--- start ---

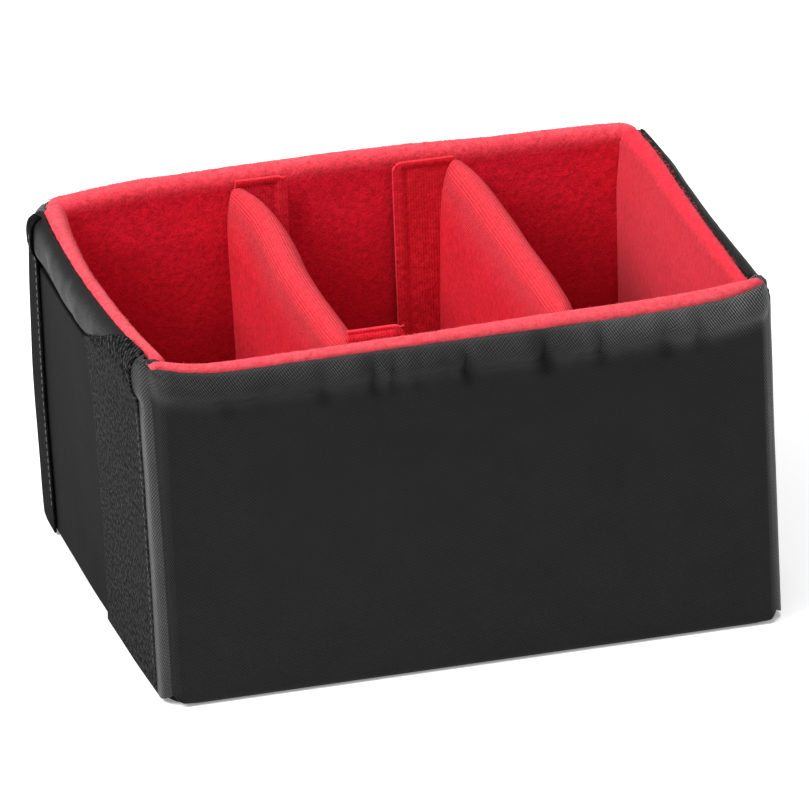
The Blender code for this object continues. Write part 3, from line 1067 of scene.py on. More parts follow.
@dataclass
class Wall:
    """A padded wall: nylon cover and fleece lining, in its own frame.

    The frame has u along the wall, t inwards from its outer face and z up.
    Angles round the rim count outwards from its crest.
    """

    body: str
    name: str
    turn: float
    offset: float
    half: float
    face: float
    full_thickness: float
    foot_radius: float
    corner_radius: float
    roll_height: float
    roll_swell: float
    seam: float
    cap: float
    cap_out: float
    sag: float
    seed: float
    puckers: Triples = ()
    pinch: float = 0.0010
    pinch_height: float = 0.024
    step: float = 0.0012
    edge_dip: float = 0.0016
    cap_radius: float = 0.0024
    droop: Pair = (0.0, 0.0)
    cap_share: Pair = (1.0, 1.0)
    fluff: Knots = ((0.0, 0.0),)
    crown: float = 0.0008
    lifts: Knots = ((0.0, 0.0),)
    seam_swing: Pair = (0.0, 0.0)
    roll_edge: float = 0.8
    corner_ridge: float = 0.0
    corner_lift: float = 0.0
    foot: float = 0.0005
    foot_edge: float = 0.0016

    @property
    def cover_name(self) -> str:
        """Name of its padded cover."""
        return self.name + "_padded_cover"

    @property
    def radius(self) -> float:
        """Radius of the rounded rim."""
        return (self.full_thickness - self.pinch) / 2

    @property
    def rim(self) -> float:
        """Height of the rim's centre."""
        return HEIGHT - self.radius

    def thickness(self, z: Points) -> Points:
        """The wall's thickness at a height, a little less at its rim."""
        return self.full_thickness - self.pinch * smooth_step(
            self.rim - self.pinch_height, self.rim, z)

    def stand(self, u: Points, t: Points, z: Points) -> Points:
        """Turn points of the wall's frame to the wall's side of the box.

        Args:
            u: places along the wall.
            t: distances inwards from its outer face.
            z: heights.

        Returns:
            x, y and z of each point.
        """
        across = t - self.offset
        cos, sin = math.cos(self.turn), math.sin(self.turn)
        return rows(u * cos - across * sin, u * sin + across * cos, z)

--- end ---

▶ _Work required_: What are the exact lines from the beginning of the material through the line containing "its own frame."? Write out those lines alone.

▶ _Complete output_:
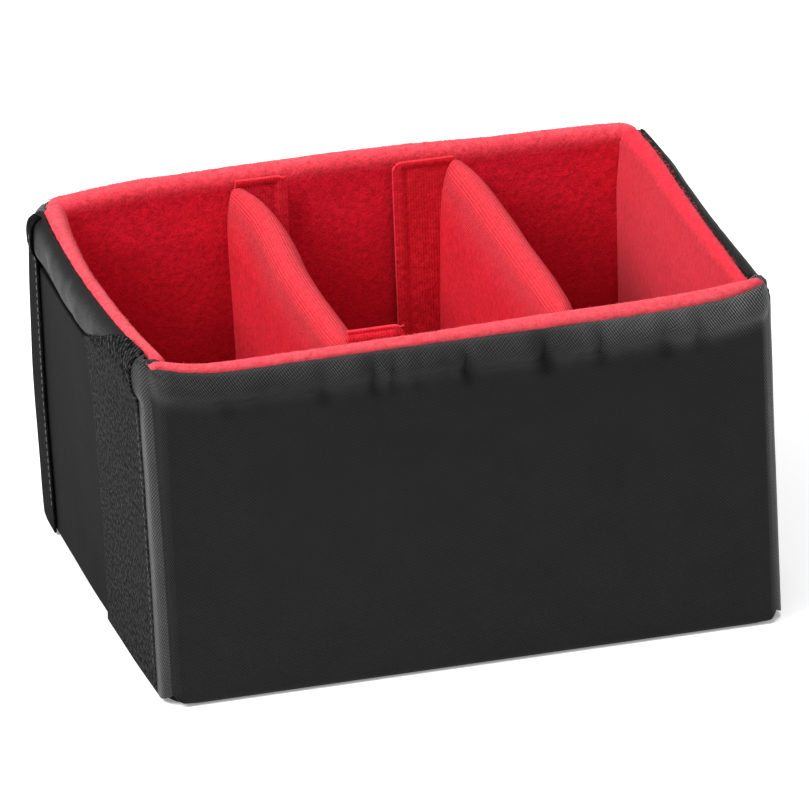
The Blender code for this object continues. Write part 3, from line 1067 of scene.py on. More parts follow.
@dataclass
class Wall:
    """A padded wall: nylon cover and fleece lining, in its own frame.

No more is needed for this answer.